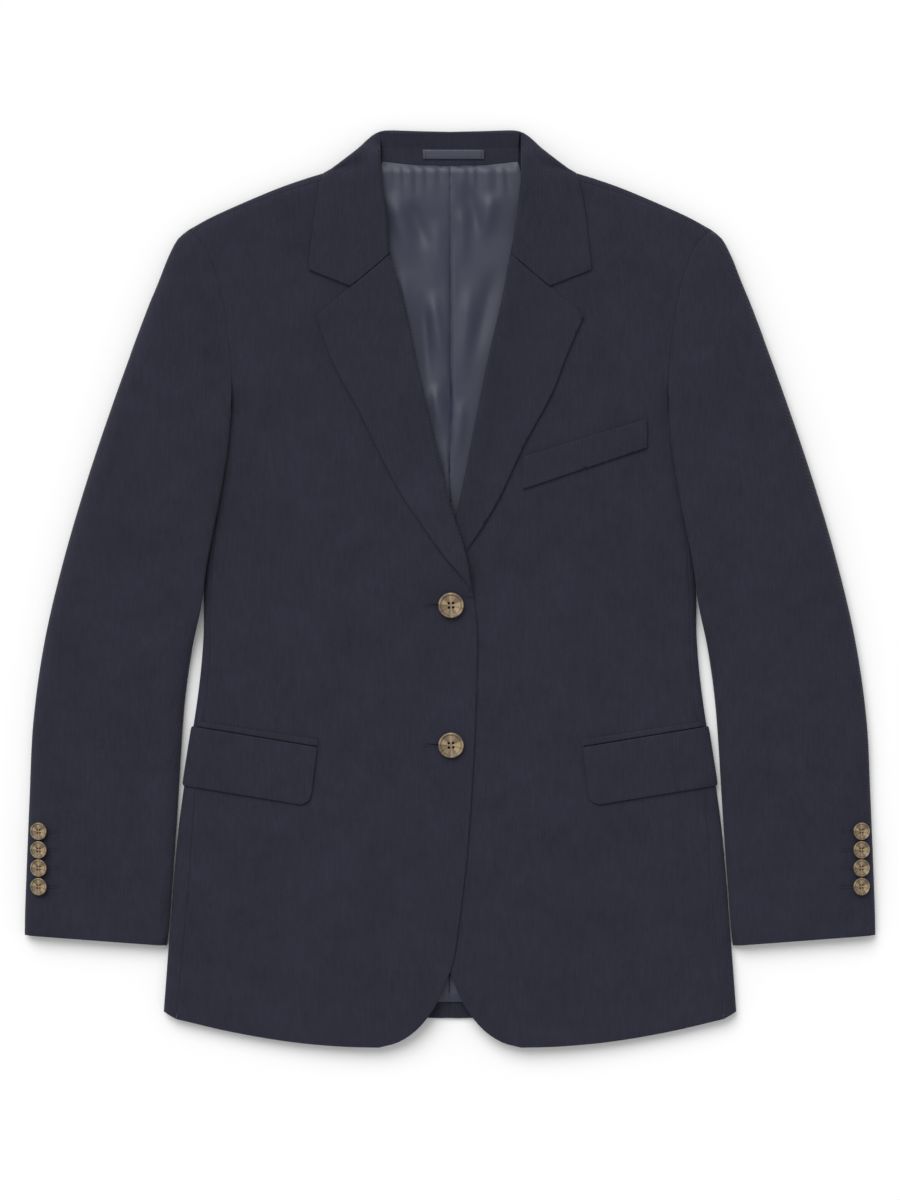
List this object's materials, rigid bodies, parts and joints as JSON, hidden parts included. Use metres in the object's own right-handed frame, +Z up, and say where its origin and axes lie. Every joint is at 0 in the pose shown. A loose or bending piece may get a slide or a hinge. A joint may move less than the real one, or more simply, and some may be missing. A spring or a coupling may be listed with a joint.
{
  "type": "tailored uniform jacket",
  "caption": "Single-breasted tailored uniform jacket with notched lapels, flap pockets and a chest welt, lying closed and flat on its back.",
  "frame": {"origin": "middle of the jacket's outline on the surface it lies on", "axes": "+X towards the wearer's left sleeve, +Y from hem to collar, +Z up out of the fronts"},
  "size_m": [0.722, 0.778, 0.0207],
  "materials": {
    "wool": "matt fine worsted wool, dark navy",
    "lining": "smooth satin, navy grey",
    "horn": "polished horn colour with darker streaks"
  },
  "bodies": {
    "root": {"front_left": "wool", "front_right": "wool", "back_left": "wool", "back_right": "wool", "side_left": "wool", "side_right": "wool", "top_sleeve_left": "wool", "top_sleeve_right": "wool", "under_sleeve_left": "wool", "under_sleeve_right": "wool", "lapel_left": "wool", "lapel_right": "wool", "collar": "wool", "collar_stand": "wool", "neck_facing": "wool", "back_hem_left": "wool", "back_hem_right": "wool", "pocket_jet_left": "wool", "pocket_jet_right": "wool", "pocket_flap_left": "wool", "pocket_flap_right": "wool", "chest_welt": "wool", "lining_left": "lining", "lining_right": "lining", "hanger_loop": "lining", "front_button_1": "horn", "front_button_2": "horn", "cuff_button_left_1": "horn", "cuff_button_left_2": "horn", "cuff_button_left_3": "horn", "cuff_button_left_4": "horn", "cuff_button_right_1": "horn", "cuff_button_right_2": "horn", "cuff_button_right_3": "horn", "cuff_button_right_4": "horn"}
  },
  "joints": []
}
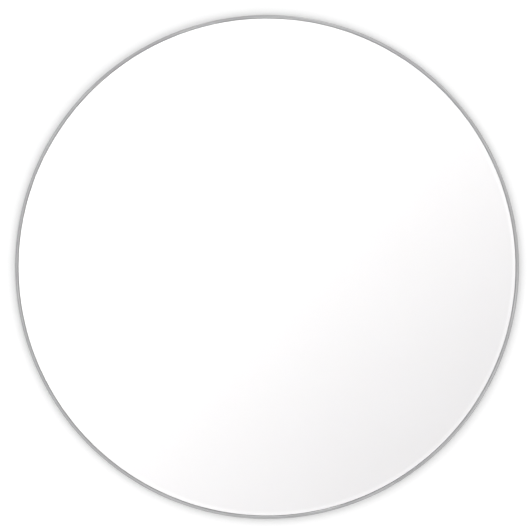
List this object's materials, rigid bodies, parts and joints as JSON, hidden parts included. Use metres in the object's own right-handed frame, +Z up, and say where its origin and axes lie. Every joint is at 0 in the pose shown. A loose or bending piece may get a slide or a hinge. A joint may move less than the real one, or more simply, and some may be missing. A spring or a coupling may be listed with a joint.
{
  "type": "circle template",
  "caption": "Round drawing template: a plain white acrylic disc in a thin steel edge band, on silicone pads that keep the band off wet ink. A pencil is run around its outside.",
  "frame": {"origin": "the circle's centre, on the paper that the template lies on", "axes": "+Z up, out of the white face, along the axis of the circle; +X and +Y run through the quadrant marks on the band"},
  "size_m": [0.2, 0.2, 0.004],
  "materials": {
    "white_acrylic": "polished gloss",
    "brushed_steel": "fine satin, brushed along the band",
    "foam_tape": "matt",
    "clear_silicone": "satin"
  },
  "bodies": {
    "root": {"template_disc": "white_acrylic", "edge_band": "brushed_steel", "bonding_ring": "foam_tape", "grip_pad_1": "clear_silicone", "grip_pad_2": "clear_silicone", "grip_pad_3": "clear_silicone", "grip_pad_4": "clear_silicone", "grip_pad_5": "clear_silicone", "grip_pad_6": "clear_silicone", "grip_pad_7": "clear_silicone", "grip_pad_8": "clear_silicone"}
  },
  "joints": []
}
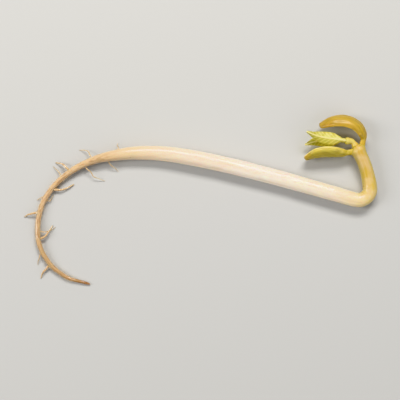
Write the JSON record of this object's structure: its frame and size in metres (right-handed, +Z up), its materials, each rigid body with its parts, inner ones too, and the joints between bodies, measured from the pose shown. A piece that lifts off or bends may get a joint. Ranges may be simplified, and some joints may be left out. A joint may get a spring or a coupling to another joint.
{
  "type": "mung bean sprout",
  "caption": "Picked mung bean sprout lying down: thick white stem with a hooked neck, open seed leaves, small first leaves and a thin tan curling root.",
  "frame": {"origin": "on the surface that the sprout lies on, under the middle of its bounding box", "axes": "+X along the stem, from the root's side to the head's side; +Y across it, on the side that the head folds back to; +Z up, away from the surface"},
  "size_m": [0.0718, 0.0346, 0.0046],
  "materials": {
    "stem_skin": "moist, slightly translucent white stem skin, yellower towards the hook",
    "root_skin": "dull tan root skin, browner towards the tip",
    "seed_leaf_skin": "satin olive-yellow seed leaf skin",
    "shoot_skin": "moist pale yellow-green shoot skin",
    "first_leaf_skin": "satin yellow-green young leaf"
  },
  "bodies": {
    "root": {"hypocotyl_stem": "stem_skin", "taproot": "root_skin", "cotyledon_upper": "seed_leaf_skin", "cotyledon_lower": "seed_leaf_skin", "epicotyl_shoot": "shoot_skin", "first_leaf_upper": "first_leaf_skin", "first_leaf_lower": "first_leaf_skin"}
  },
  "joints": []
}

########################################

Output the whole listing above again, word for word.

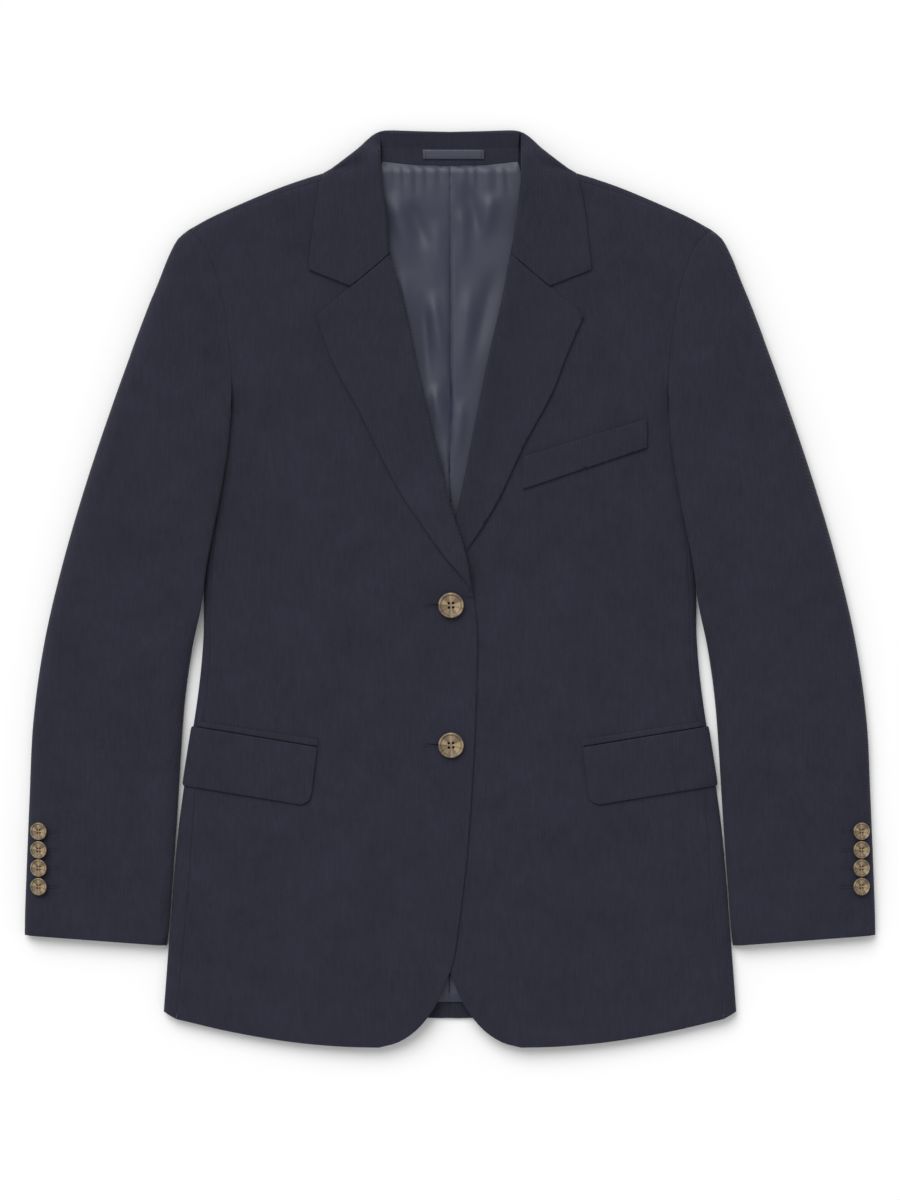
List this object's materials, rigid bodies, parts and joints as JSON, hidden parts included. Use metres in the object's own right-handed frame, +Z up, and say where its origin and axes lie. Every joint is at 0 in the pose shown. A loose or bending piece may get a slide or a hinge. A joint may move less than the real one, or more simply, and some may be missing. A spring or a coupling may be listed with a joint.
{
  "type": "tailored uniform jacket",
  "caption": "Single-breasted tailored uniform jacket with notched lapels, flap pockets and a chest welt, lying closed and flat on its back.",
  "frame": {"origin": "middle of the jacket's outline on the surface it lies on", "axes": "+X towards the wearer's left sleeve, +Y from hem to collar, +Z up out of the fronts"},
  "size_m": [0.722, 0.778, 0.0207],
  "materials": {
    "wool": "matt fine worsted wool, dark navy",
    "lining": "smooth satin, navy grey",
    "horn": "polished horn colour with darker streaks"
  },
  "bodies": {
    "root": {"front_left": "wool", "front_right": "wool", "back_left": "wool", "back_right": "wool", "side_left": "wool", "side_right": "wool", "top_sleeve_left": "wool", "top_sleeve_right": "wool", "under_sleeve_left": "wool", "under_sleeve_right": "wool", "lapel_left": "wool", "lapel_right": "wool", "collar": "wool", "collar_stand": "wool", "neck_facing": "wool", "back_hem_left": "wool", "back_hem_right": "wool", "pocket_jet_left": "wool", "pocket_jet_right": "wool", "pocket_flap_left": "wool", "pocket_flap_right": "wool", "chest_welt": "wool", "lining_left": "lining", "lining_right": "lining", "hanger_loop": "lining", "front_button_1": "horn", "front_button_2": "horn", "cuff_button_left_1": "horn", "cuff_button_left_2": "horn", "cuff_button_left_3": "horn", "cuff_button_left_4": "horn", "cuff_button_right_1": "horn", "cuff_button_right_2": "horn", "cuff_button_right_3": "horn", "cuff_button_right_4": "horn"}
  },
  "joints": []
}
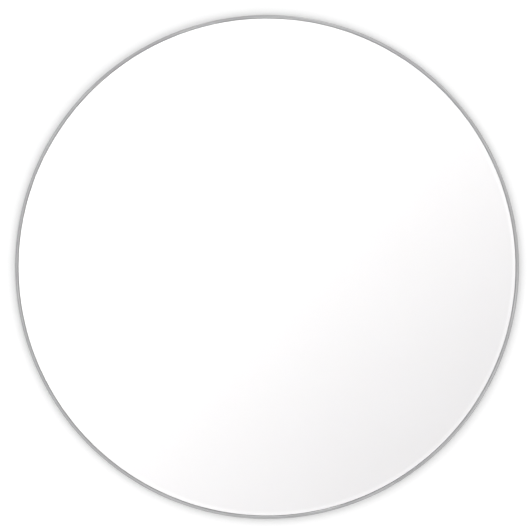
List this object's materials, rigid bodies, parts and joints as JSON, hidden parts included. Use metres in the object's own right-handed frame, +Z up, and say where its origin and axes lie. Every joint is at 0 in the pose shown. A loose or bending piece may get a slide or a hinge. A joint may move less than the real one, or more simply, and some may be missing. A spring or a coupling may be listed with a joint.
{
  "type": "circle template",
  "caption": "Round drawing template: a plain white acrylic disc in a thin steel edge band, on silicone pads that keep the band off wet ink. A pencil is run around its outside.",
  "frame": {"origin": "the circle's centre, on the paper that the template lies on", "axes": "+Z up, out of the white face, along the axis of the circle; +X and +Y run through the quadrant marks on the band"},
  "size_m": [0.2, 0.2, 0.004],
  "materials": {
    "white_acrylic": "polished gloss",
    "brushed_steel": "fine satin, brushed along the band",
    "foam_tape": "matt",
    "clear_silicone": "satin"
  },
  "bodies": {
    "root": {"template_disc": "white_acrylic", "edge_band": "brushed_steel", "bonding_ring": "foam_tape", "grip_pad_1": "clear_silicone", "grip_pad_2": "clear_silicone", "grip_pad_3": "clear_silicone", "grip_pad_4": "clear_silicone", "grip_pad_5": "clear_silicone", "grip_pad_6": "clear_silicone", "grip_pad_7": "clear_silicone", "grip_pad_8": "clear_silicone"}
  },
  "joints": []
}
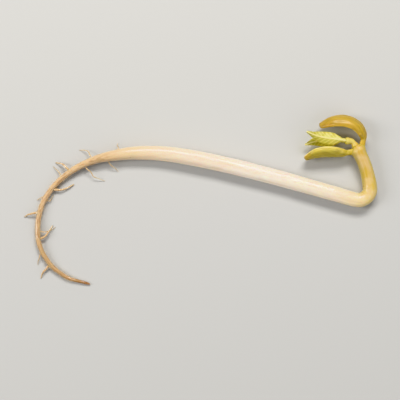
Write the JSON record of this object's structure: its frame and size in metres (right-handed, +Z up), its materials, each rigid body with its parts, inner ones too, and the joints between bodies, measured from the pose shown. A piece that lifts off or bends may get a joint. Ranges may be simplified, and some joints may be left out. A joint may get a spring or a coupling to another joint.
{
  "type": "mung bean sprout",
  "caption": "Picked mung bean sprout lying down: thick white stem with a hooked neck, open seed leaves, small first leaves and a thin tan curling root.",
  "frame": {"origin": "on the surface that the sprout lies on, under the middle of its bounding box", "axes": "+X along the stem, from the root's side to the head's side; +Y across it, on the side that the head folds back to; +Z up, away from the surface"},
  "size_m": [0.0718, 0.0346, 0.0046],
  "materials": {
    "stem_skin": "moist, slightly translucent white stem skin, yellower towards the hook",
    "root_skin": "dull tan root skin, browner towards the tip",
    "seed_leaf_skin": "satin olive-yellow seed leaf skin",
    "shoot_skin": "moist pale yellow-green shoot skin",
    "first_leaf_skin": "satin yellow-green young leaf"
  },
  "bodies": {
    "root": {"hypocotyl_stem": "stem_skin", "taproot": "root_skin", "cotyledon_upper": "seed_leaf_skin", "cotyledon_lower": "seed_leaf_skin", "epicotyl_shoot": "shoot_skin", "first_leaf_upper": "first_leaf_skin", "first_leaf_lower": "first_leaf_skin"}
  },
  "joints": []
}